The Strategy Is All Wrong

How many times has this happened to you?

The entire creative department is briefed on a new project for a big, important client. Everyone works tirelessly for weeks—concepting, arguing, re-concepting, designing, writing, honing, refining—until a polished campaign is approved by the agency executives. Then it passes through multiple layers of clients until it finally reaches the C-level client, who nonchalantly declares, ”The strategy is all wrong.”

If you’re nodding your head right now, you are not alone. I’ve personally experienced this scenario dozens of times. When it happens, I don’t even get frustrated anymore. I just chuckle. 

The question that everyone asks is, “Didn’t they sell the strategy up the chain first?” And the answer is almost always, no.

Throughout the business world, tens of millions of dollars go up in smoke every year from this common blunder. Not to mention the massive sacrifice of nights and weekends for dozens of very talented workers. 

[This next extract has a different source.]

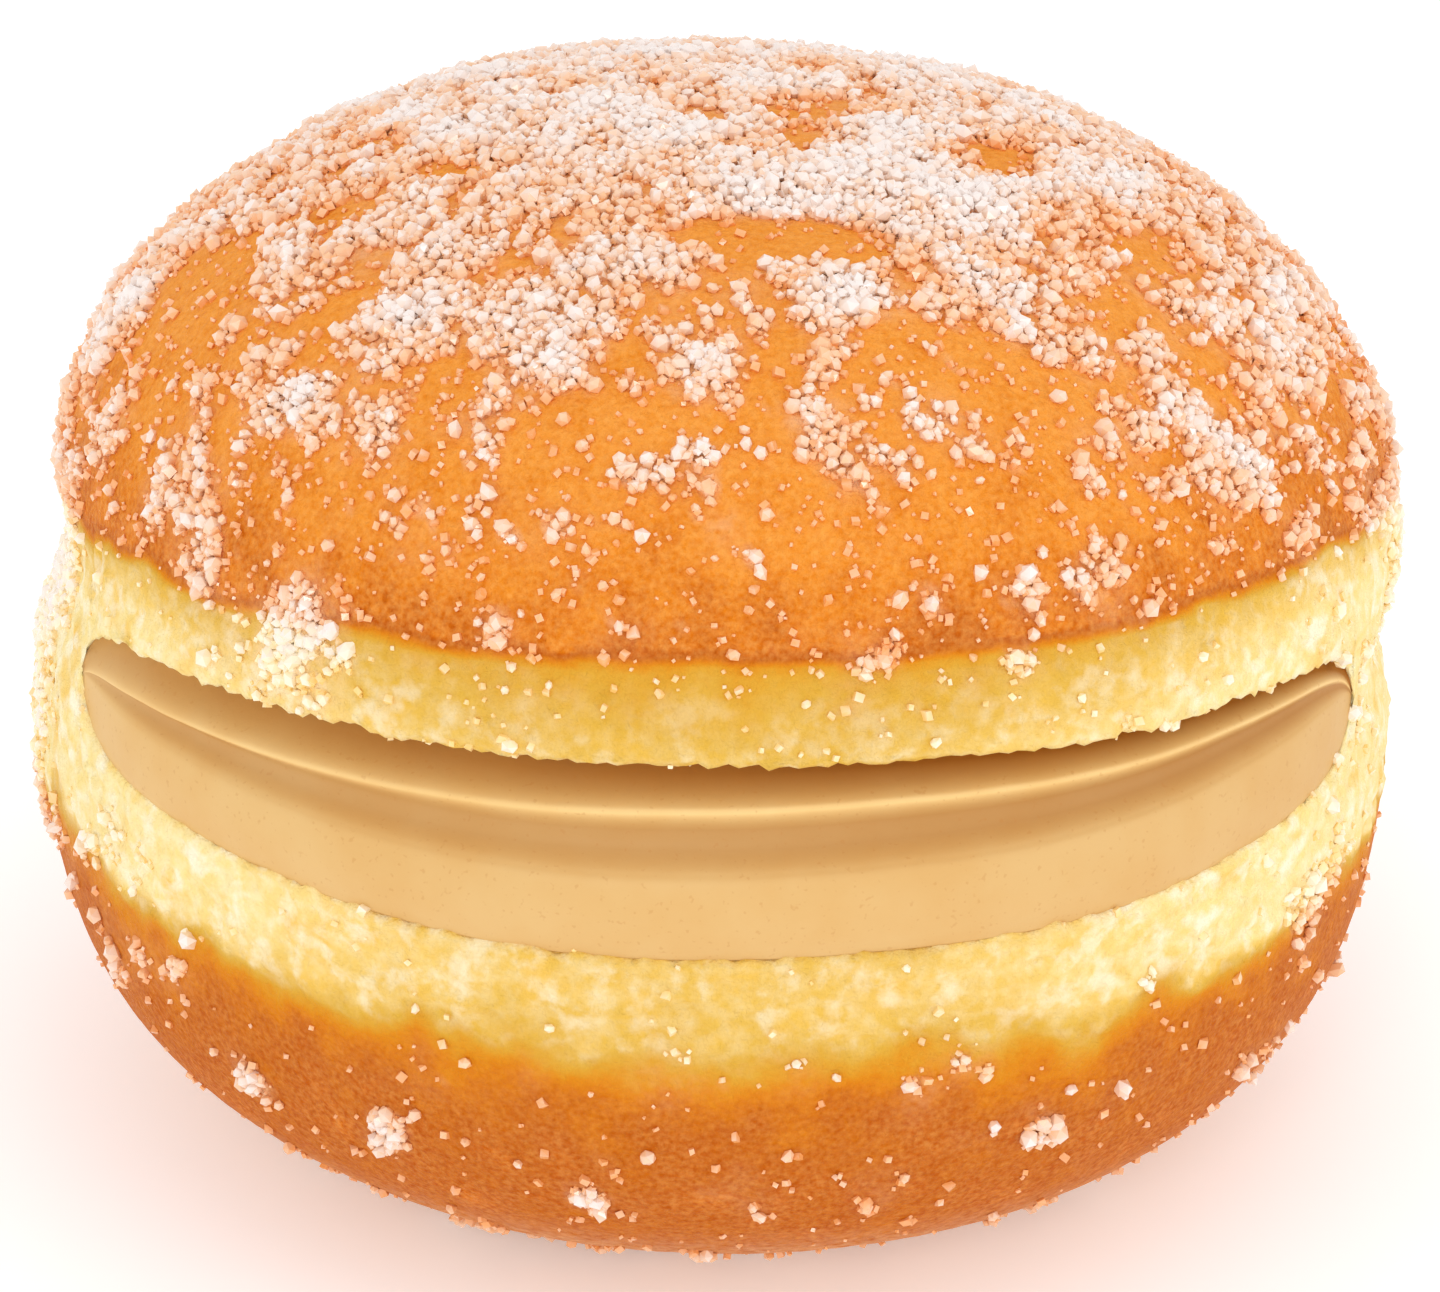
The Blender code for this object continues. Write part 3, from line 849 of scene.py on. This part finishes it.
def scattered(mesh, weights, count, spacing, draw):
    # spots on a mesh and its normals there, spread by a weight for each vertex, none nearer than spacing
    corners, places = meshArrays(mesh)
    a, b, c = (places[corners[:, k]] for k in range(3))
    normals = np.cross(b - a, c - a)
    areas = np.linalg.norm(normals, axis=1)
    normals /= np.maximum(areas, 1e-15)[:, None]  # no face is quite without area
    chances = areas * weights[corners].mean(1)
    tries = grainRule["tries"] * count
    faces = draw.choice(len(corners), tries, p=chances / chances.sum())
    u, v = draw.random(tries), draw.random(tries)
    over = u + v > 1
    u[over], v[over] = 1 - u[over], 1 - v[over]
    spots = a[faces] + (b - a)[faces] * u[:, None] + (c - a)[faces] * v[:, None]
    cells, kept = {}, []
    for k, cell in enumerate(map(tuple, np.floor(spots / spacing).astype(int))):
        near = (
            other
            for x in (-1, 0, 1)
            for y in (-1, 0, 1)
            for z in (-1, 0, 1)
            for other in cells.get((cell[0] + x, cell[1] + y, cell[2] + z), ())
        )
        if all(((spots[k] - spots[other]) ** 2).sum() > spacing**2 for other in near):
            cells.setdefault(cell, []).append(k)
            kept.append(k)
            if len(kept) == count:
                break
    kept, at = np.array(kept), faces[kept]
    return spots[kept], normals[at], corners[at]


def kernelOf(kind):
    bm = bmesh.new()
    if kind == "block":
        bmesh.ops.create_cube(bm, size=1.0)
    else:
        bmesh.ops.create_icosphere(bm, subdivisions=1, radius=0.5)
    bmesh.ops.triangulate(bm, faces=bm.faces)
    places = np.array([vert.co[:] for vert in bm.verts])
    corners = np.array([[vert.index for vert in face.verts] for face in bm.faces])
    bm.free()
    return places, corners


def turnedAtRandom(count, draw):
    q = draw.normal(size=(count, 4))
    w, x, y, z = (q / np.linalg.norm(q, axis=1)[:, None]).T
    rows = [
        [1 - 2 * (y * y + z * z), 2 * (x * y - z * w), 2 * (x * z + y * w)],
        [2 * (x * y + z * w), 1 - 2 * (x * x + z * z), 2 * (y * z - x * w)],
        [2 * (x * z - y * w), 2 * (y * z + x * w), 1 - 2 * (x * x + y * y)],
    ]
    return np.moveaxis(np.array(rows), 2, 0)


def grainWeights(mesh, values):
    # how likely a grain is at each vertex of the dough
    brown = storedValues(mesh, "brown")
    cover = storedValues(mesh, "cover")
    heights = meshArrays(mesh)[1][:, 2] / mm
    highUp = ramped(heights, *grainRule["upFrom"])
    onCrust = ramped(brown, *grainRule["brownFrom"])
    weights = values["spread"] * highUp * onCrust + cover ** values["power"] * (0.5 + 0.5 * onCrust)
    outside = storedValues(mesh, "depth") == 0
    return weights * (outside & (heights > grainRule["foot"]))


def makeGrains(name, values, dough, material):
    # one mesh of many uneven grains, each turned at random where it lies
    draw = np.random.default_rng(values["seed"])
    weights = grainWeights(dough.data, values)
    spots, normals, near = scattered(dough.data, weights, values["count"], values["spacing"] * mm, draw)
    layers = ("cover", "brown", "thick")
    cover, brown, thick = (storedValues(dough.data, layer)[near].mean(1) for layer in layers)
    count = len(spots)
    low, high = values["size"]
    sizes = (low + (high - low) * draw.random(count) ** grainRule["smallerSizes"]) * mm
    piled = draw.random(count) ** 2 * cover**2 * values["pile"] * mm
    crustShare = ramped(brown, *sugarLook["crustFrom"])
    sink = values["sink"] + grainRule["deeperInCrumb"] * (1 - crustShare)
    spots = spots + normals * (sizes * (0.5 - sink) + piled * crustShare)[:, None]

    places, corners = kernelOf(values["kind"])
    stretch = draw.uniform(*grainRule["stretch"], (count, 1, 3))
    uneven = draw.uniform(*grainRule["uneven"], (count, len(places), 1))
    shaped = places[None] * uneven * stretch * sizes[:, None, None]
    shaped = np.einsum("nij,nkj->nki", turnedAtRandom(count, draw), shaped) + spots[:, None]
    shaped[..., 2] = np.maximum(shaped[..., 2], 0)  # none reaches through the floor
    allCorners = corners[None] + (np.arange(count) * len(places))[:, None, None]
    mesh = bpy.data.meshes.new(name)
    mesh.from_pydata(shaped.reshape(-1, 3), [], allCorners.reshape(-1, 3).tolist())

    # from the deep colour at -1 through the clear one, both taken from the dough below, to white at 1
    crustShare = crustShare[:, None]
    clear = blended(sugarLook["overCrumb"], sugarLook["overCrust"], crustShare)[:, None, None]
    deep = blended(sugarLook["deepCrumb"], sugarLook["deepCrust"], crustShare)[:, None, None]
    heaps = np.array([noise.noise(Vector(spot) / sugarLook["clusterSize"]) for spot in spots])
    whiteness = values["thin"] + (sugarLook["thick"] - values["thin"]) * thick + sugarLook["clusters"] * heaps
    whiteness += sugarLook["single"] * (draw.random(count) - 0.5) + sugarLook["piled"] * piled / piled.max()
    # each grain whiter towards its top and deeper at its foot: painted light above and painted shade below,
    # partly the dough seen through the clear grain
    above = np.einsum("nvk,nk->nv", shaped - spots[:, None], normals) / sizes[:, None]
    whiteness = (whiteness[:, None] + sugarLook["foot"] * above)[:, corners]
    # each face of a grain whiter or deeper at random: painted glints
    whiteness += sugarLook["paintedFacetGlints"] * (draw.random((count, len(corners), 1)) - 0.5)
    colours = blended(clear, sugarLook["white"], np.clip(whiteness, 0, 1)[..., None])
    colours = blended(colours, deep, np.clip(-whiteness, 0, 1)[..., None])
    attribute = mesh.attributes.new("tint", "FLOAT_COLOR", "CORNER")
    attribute.data.foreach_set("color", colours.astype(np.float32).ravel())
    mesh.materials.append(material)
    made = bpy.data.objects.new(name, mesh)
    bpy.context.scene.collection.objects.link(made)
    print(name, count, "grains")
    return made


# Stage

cameraView = {
    "elevation": math.radians(28.1),
    "distance": 1.19,
    "roll": math.radians(1.1),
    "pictureWidth": 1440,
    "pixelsPerMetre": 14907,  # at the bun's waist
    "middle": Vector((-0.8, 9.0)),  # pixels from the bun's waist to the picture's middle, right and down
    "sensorWidth": 36,  # mm
    "clipEnd": 20,
}


def makeCamera():
    back = Vector((0, -math.cos(cameraView["elevation"]), math.sin(cameraView["elevation"])))
    turned = back.to_track_quat("Z", "Y").to_matrix() @ Matrix.Rotation(cameraView["roll"], 3, "Z")
    right, up = turned.col[0], turned.col[1]
    waist = Vector((0, 0, -bun["footLevel"]))
    middle = cameraView["middle"]
    aim = waist + (right * middle.x - up * middle.y) / cameraView["pixelsPerMetre"]
    data = bpy.data.cameras.new("camera")
    data.sensor_width = cameraView["sensorWidth"]
    timesWidth = cameraView["pixelsPerMetre"] * cameraView["distance"] / cameraView["pictureWidth"]
    data.lens = timesWidth * data.sensor_width
    data.clip_end = cameraView["clipEnd"]
    camera = bpy.data.objects.new("camera", data)
    camera.matrix_world = Matrix.Translation(aim + back * cameraView["distance"]) @ turned.to_4x4()
    bpy.context.scene.collection.objects.link(camera)
    bpy.context.scene.camera = camera


studio = {
    "floorReach": 3.0,  # from its middle to each side
    "floorColour": (0.92, 0.92, 0.92, 1),
    "floorRoughness": 0.9,
    "floorGlow": 0.22,  # so that it comes out nearly white
    "worldColour": (1, 1, 1, 1),
    "worldStrength": 0.95,
    "lightsAim": Vector((0, 0, 0.03)),
    # name, place, size, power in watts
    "lights": (
        ("front softbox", (-0.15, -0.85, 0.46), 0.25, 1.15),
        ("top softbox", (0.10, -0.10, 0.90), 0.8, 0.6),
        ("left softbox", (-0.90, -0.35, 0.30), 0.5, 0.15),
        ("right softbox", (0.90, -0.35, 0.30), 0.5, 1.0),
    ),
}


def makeFloor():
    bm = bmesh.new()
    bmesh.ops.create_grid(bm, x_segments=1, y_segments=1, size=studio["floorReach"])
    material, _, shader = newMaterial("pale floor", studio["floorRoughness"])
    shader.inputs["Base Color"].default_value = studio["floorColour"]
    shader.inputs["Specular IOR Level"].default_value = 0.0
    shader.inputs["Emission Color"].default_value = (1, 1, 1, 1)
    shader.inputs["Emission Strength"].default_value = studio["floorGlow"]
    floor = addObject("floor", bm, material)


def makeLights():
    for name, place, size, power in studio["lights"]:
        data = bpy.data.lights.new(name, "AREA")
        data.size = size
        data.energy = power
        lamp = bpy.data.objects.new(name, data)
        lamp.location = place
        lamp.rotation_euler = (studio["lightsAim"] - Vector(place)).to_track_quat("-Z", "Y").to_euler()
        bpy.context.scene.collection.objects.link(lamp)
    world = bpy.data.worlds.new("studio")
    world.use_nodes = True
    background = world.node_tree.nodes["Background"]
    background.inputs["Color"].default_value = studio["worldColour"]
    background.inputs["Strength"].default_value = studio["worldStrength"]
    bpy.context.scene.world = world
    bpy.context.scene.view_settings.view_transform = "Standard"


def main():
    speckGroup()
    dough = makeBun(doughMaterial())
    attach(dough, "root")
    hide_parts("bun")
    print("bun made,", len(dough.data.polygons), "faces")

    filling = makeCream(creamMaterial())
    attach(filling, "root")
    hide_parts("caramel_cream")
    print("cream made,", len(filling.data.polygons), "faces")

    crystals = sugarMaterial()
    for name, values in grains.items():
        piece = makeGrains(name, values, dough, crystals)
        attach(piece, "root")
    print("sugar scattered")

    makeCamera()
    makeFloor()
    makeLights()


main()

It’s a debacle that can be so easily avoided, if only one simple principle is employed: sell the strategy up through the chain before beginning creative development.

Not only does this common blunder waste time and money, it destroys confidence in the leaders. Exasperated employees become frustrated and cynical. Which might be even more damaging than the financial injury, because erosion of trust eats at the most talented and ambitious employees like cancer. The senior executives begin to be viewed as obstructionists, hindering individual career aspirations. When that happens, they start seeking employment elsewhere. 

Why don’t highly paid planners, creative directors and account directors learn from these lessons? I wish I knew the answer. Perhaps because the ones responsible for developing the strategy and overseeing creative development aren’t the ones toiling over the work. When everything dies, they simply don’t feel the sting. Or the blame, which they usually direct upwards.

Anyway, I could rant forever but it’s fruitless. Let’s focus on solutions. Here’s one: write the brief and develop a platform before creative development.

More specifically, follow these five steps:
  1. Write the brief (and please, make it singleminded).
  2. Get the brief approved by the top client (or final decision maker)
  3. Ask creative teams to develop platform ideas only. This is key. (A “platform” is typically a tagline, theme line or phrase, followed by a short paragraph explanation. It’s a concise statement to your audience. And it should fit on a single piece of paper.)
  4. Get the platform (or multiple platforms, if you’re indecisive) approved by the top client.
  5. Develop creative ideas from the approved platform.

Do this and you’ll provide crystal clarity to creative teams. There’ll be less flailing and more focus. Furthermore, the top client will already be primed and ready for the creative solution. 

You’ll also engender trust and respect in your employees which is incredibly important (yet rarely ever considered). But most important of all, you’ll develop the best creative ideas possible.